Oggi come oggi, la pressione a diventare la “versione migliore” di noi è ovunque. Qualsiasi momento della nostra giornata è invaso da stimoli che ci dicono che dovremmo essere più produttivi, più in forma, più motivati. Ma se questa pressione all’auto-miglioramento si è trasformata in un’ansia costante, forse il problema non siamo noi, quanto il sistema che ci ha convinti che non andiamo mai bene.

Negli ultimi quarant’anni, l’industria che ci “vende” la cultura della performance ha colonizzato anche il nostro tempo libero: non leggiamo più per piacere, ma per dimostrare cultura; non camminiamo più per rilassarci, ma per raggiungere obiettivi tracciabili da un’app.
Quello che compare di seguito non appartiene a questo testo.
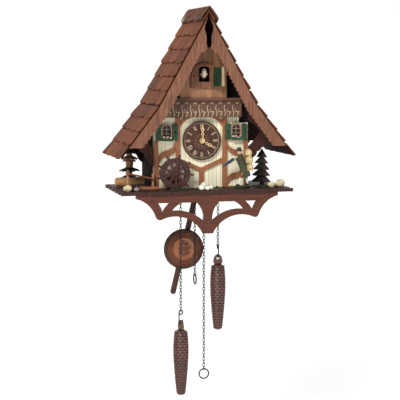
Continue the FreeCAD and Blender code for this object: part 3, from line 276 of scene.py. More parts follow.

Persino il riposo deve essere “ottimizzato”. Il confine tra cura di sé e ossessione per il tracciamento e l’ottimizzazione è diventato sottile. E mentre ci affanniamo per migliorare ogni aspetto della nostra vita, dimentichiamo il senso originario del prenderci cura di noi: essere felici, vivere in modo più sereno e non più performante.

L’industria del miglioramento personale è diventata un ricco business. App, corsi, influencer: tutti vendono soluzioni a problemi che spesso non sapevamo nemmeno di avere. Ma dietro ogni promessa c’è un messaggio implicito: se non riusciamo, è solo colpa nostra. Non siamo abbastanza determinati, costanti, forti. Così alimentiamo un senso di inadeguatezza cronico, che diventa terreno fertile per nuovi bisogni, nuovi acquisti e nuove illusioni.

Anche il confronto è parte del gioco: i social ci mostrano vite perfette, ordinate, filtrate. E ci fanno sentire in difetto per ogni mancanza o imperfezione. Ma quei modelli sono spesso una finzione costruita ad arte. Eppure, continuiamo a inseguirli, consumando la nostra energia in una corsa che non ha un traguardo. Finché non arrivano lo stress, il burnout e un senso di inadeguatezza che non chiamiamo mai con il suo nome. Lo travestiamo da pigrizia, incapacità o mancanza di volontà. E invece è solo l’esito naturale di un processo insostenibile.

Credo sia proprio il momento di cambiare strada. Di smettere di rincorrere standard irraggiungibili. Di riscoprire il valore del fare le cose per piacere a noi stessi e non agli altri, senza inseguire la prestazione a tutti i costi.
Il vero atto rivoluzionario oggi è fermarsi, dire “basta” a una corsa che ci consuma. E accettare che non dobbiamo adeguarci per valere: possiamo semplicemente esistere. E magari, da lì, iniziare a vivere una vita serena con le persone con cui stiamo bene.